[Collected data entries]
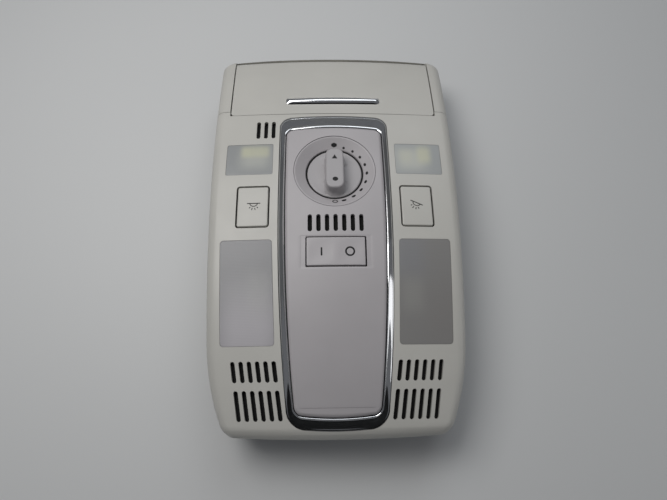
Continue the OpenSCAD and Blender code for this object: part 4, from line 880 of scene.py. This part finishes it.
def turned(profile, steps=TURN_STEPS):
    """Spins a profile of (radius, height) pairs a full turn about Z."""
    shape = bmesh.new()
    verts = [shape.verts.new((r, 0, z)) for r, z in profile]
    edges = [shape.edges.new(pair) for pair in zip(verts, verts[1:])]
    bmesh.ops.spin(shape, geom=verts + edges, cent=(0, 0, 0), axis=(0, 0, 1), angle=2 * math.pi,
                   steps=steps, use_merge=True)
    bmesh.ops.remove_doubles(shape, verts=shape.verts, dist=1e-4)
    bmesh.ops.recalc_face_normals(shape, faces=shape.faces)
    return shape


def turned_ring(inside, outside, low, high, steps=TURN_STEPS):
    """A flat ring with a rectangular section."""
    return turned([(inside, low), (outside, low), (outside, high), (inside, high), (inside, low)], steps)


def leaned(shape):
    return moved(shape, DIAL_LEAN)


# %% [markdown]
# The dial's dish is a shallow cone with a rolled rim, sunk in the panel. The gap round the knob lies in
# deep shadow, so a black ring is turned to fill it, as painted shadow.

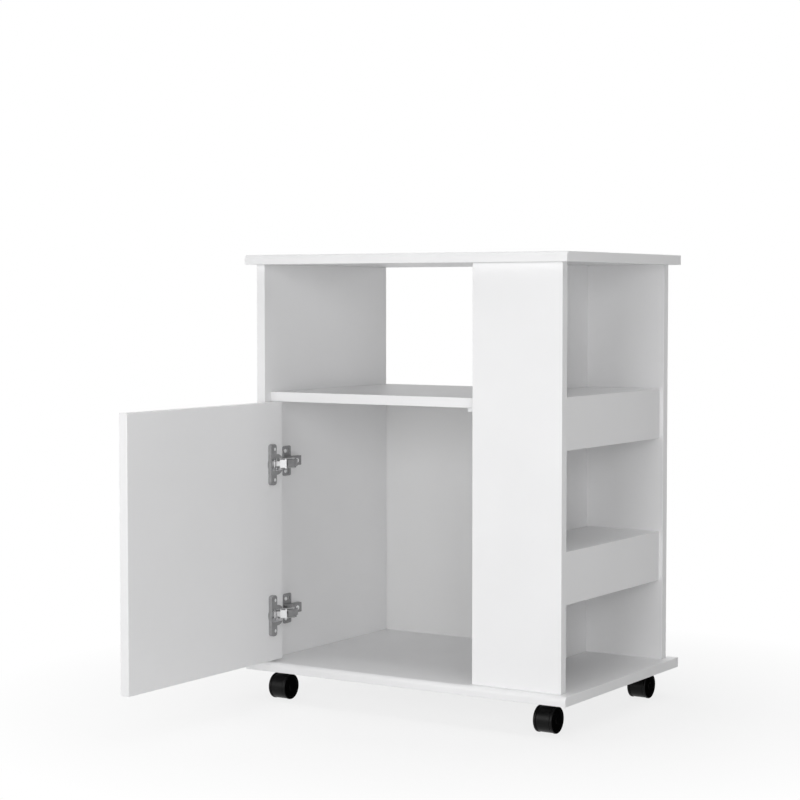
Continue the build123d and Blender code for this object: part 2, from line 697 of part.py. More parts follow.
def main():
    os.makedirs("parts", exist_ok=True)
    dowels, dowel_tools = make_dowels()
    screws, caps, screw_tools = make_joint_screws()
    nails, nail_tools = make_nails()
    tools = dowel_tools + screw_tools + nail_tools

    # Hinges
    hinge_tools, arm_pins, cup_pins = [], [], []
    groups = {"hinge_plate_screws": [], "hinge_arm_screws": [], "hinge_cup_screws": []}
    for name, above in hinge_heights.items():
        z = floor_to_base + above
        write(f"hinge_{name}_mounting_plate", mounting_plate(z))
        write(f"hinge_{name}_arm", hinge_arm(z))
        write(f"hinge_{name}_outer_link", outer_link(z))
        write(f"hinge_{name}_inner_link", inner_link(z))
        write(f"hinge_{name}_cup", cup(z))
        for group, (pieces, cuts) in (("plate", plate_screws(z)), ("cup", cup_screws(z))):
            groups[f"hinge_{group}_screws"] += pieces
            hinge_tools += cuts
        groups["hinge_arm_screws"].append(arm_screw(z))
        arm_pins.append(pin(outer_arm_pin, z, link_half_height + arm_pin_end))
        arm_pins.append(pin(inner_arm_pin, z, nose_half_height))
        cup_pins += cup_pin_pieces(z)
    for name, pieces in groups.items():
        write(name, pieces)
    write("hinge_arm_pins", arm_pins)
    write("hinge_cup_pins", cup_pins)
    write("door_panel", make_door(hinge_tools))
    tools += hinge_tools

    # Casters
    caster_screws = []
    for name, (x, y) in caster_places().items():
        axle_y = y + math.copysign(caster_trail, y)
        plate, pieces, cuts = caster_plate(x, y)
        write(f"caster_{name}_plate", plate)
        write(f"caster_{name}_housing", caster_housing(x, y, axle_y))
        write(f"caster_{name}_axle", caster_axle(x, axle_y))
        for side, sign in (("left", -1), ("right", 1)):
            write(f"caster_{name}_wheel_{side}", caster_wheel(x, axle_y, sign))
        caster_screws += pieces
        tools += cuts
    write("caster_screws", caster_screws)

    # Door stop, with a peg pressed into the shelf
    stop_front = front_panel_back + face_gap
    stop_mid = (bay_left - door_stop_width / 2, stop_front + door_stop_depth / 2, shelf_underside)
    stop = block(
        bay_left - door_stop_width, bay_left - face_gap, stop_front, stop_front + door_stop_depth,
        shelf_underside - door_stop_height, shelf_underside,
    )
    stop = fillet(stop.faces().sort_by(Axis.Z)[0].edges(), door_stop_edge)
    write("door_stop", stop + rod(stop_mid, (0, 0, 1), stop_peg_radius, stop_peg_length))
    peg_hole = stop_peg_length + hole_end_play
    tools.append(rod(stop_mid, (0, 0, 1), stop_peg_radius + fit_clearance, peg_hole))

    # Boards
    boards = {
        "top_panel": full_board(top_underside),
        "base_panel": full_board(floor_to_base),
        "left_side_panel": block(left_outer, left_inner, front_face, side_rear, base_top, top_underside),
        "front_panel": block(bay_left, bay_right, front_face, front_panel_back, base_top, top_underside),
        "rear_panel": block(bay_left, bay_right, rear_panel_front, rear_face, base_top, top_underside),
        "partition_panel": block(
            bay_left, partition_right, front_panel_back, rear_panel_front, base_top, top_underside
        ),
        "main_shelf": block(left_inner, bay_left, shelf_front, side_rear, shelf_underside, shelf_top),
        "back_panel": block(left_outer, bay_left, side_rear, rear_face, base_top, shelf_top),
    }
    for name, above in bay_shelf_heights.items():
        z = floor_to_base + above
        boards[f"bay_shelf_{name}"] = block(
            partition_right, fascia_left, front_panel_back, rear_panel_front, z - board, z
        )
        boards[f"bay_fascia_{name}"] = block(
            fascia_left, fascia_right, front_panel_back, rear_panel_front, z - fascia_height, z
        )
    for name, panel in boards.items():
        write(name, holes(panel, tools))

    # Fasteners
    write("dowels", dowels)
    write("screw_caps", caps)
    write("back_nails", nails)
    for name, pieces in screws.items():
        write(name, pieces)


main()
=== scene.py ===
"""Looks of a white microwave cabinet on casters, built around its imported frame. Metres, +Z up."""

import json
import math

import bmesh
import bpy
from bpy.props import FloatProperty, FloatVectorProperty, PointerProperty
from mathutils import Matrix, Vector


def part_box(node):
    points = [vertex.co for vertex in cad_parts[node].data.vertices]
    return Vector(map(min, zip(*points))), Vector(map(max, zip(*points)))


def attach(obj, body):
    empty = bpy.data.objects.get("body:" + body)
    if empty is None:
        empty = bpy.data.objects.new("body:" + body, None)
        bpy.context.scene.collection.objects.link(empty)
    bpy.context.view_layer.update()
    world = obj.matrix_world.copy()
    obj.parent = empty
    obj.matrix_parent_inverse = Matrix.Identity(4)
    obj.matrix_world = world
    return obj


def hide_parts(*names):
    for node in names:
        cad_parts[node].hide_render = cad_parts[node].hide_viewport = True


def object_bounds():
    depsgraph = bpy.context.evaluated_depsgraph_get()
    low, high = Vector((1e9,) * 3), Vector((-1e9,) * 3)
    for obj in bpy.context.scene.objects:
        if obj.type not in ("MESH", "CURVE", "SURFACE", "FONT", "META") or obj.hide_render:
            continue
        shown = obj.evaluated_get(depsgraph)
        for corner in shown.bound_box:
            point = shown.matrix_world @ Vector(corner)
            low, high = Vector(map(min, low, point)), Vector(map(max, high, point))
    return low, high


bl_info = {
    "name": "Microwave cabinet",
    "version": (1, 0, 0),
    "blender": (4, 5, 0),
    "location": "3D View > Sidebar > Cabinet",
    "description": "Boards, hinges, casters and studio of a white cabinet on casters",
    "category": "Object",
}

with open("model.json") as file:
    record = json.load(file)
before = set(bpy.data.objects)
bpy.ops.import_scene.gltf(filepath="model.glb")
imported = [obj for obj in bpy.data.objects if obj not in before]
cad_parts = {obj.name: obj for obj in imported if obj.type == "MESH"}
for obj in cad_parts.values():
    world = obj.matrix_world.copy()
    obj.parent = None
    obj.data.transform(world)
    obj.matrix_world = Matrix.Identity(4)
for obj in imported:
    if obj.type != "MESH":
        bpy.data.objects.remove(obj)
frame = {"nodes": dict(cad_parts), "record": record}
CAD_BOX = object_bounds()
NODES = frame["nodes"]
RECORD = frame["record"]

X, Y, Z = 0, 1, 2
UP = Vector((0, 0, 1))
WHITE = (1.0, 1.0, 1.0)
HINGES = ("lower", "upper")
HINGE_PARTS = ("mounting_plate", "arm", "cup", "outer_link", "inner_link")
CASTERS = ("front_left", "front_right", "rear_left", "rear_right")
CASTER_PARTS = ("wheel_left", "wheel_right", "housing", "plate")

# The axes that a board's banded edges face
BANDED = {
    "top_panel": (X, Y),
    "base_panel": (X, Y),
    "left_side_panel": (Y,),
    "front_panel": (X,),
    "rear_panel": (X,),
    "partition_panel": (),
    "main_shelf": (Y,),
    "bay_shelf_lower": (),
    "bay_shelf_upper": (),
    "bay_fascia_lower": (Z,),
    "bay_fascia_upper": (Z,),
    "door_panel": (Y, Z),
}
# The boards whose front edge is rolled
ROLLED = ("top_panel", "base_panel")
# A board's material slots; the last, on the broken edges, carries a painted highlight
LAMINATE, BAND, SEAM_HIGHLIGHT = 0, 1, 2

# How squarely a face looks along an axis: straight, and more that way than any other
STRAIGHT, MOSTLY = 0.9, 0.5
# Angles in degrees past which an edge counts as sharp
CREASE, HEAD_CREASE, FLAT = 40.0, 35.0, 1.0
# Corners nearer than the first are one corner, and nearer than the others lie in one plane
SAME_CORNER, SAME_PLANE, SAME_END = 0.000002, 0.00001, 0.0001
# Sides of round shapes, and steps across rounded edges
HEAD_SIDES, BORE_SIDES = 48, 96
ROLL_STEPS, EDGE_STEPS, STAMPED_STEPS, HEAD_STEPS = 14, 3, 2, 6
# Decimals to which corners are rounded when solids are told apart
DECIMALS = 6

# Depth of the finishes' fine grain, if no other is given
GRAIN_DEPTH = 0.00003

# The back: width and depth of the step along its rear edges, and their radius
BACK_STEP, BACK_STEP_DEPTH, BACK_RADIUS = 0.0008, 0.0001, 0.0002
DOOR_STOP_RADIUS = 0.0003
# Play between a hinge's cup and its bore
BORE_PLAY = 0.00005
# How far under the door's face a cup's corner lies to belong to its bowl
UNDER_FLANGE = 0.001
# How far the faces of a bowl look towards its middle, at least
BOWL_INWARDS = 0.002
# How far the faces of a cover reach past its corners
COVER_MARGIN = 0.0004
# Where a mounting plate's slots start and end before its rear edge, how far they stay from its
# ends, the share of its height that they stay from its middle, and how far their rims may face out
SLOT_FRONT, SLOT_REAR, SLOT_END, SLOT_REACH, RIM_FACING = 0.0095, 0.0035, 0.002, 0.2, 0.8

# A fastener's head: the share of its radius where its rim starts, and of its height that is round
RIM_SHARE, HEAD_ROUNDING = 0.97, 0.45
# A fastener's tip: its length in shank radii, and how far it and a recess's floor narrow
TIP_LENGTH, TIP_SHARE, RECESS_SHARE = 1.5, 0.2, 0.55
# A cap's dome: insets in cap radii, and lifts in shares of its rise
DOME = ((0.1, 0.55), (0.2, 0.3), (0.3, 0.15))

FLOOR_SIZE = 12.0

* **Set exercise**
In the listing above, find the line containing "# Fasteners" and the line containing "for corner in", then quote both, plus every line between them, exactly as written.

* **Task solution**
    # Fasteners
    write("dowels", dowels)
    write("screw_caps", caps)
    write("back_nails", nails)
    for name, pieces in screws.items():
        write(name, pieces)


main()
=== scene.py ===
"""Looks of a white microwave cabinet on casters, built around its imported frame. Metres, +Z up."""

import json
import math

import bmesh
import bpy
from bpy.props import FloatProperty, FloatVectorProperty, PointerProperty
from mathutils import Matrix, Vector


def part_box(node):
    points = [vertex.co for vertex in cad_parts[node].data.vertices]
    return Vector(map(min, zip(*points))), Vector(map(max, zip(*points)))


def attach(obj, body):
    empty = bpy.data.objects.get("body:" + body)
    if empty is None:
        empty = bpy.data.objects.new("body:" + body, None)
        bpy.context.scene.collection.objects.link(empty)
    bpy.context.view_layer.update()
    world = obj.matrix_world.copy()
    obj.parent = empty
    obj.matrix_parent_inverse = Matrix.Identity(4)
    obj.matrix_world = world
    return obj


def hide_parts(*names):
    for node in names:
        cad_parts[node].hide_render = cad_parts[node].hide_viewport = True


def object_bounds():
    depsgraph = bpy.context.evaluated_depsgraph_get()
    low, high = Vector((1e9,) * 3), Vector((-1e9,) * 3)
    for obj in bpy.context.scene.objects:
        if obj.type not in ("MESH", "CURVE", "SURFACE", "FONT", "META") or obj.hide_render:
            continue
        shown = obj.evaluated_get(depsgraph)
        for corner in shown.bound_box:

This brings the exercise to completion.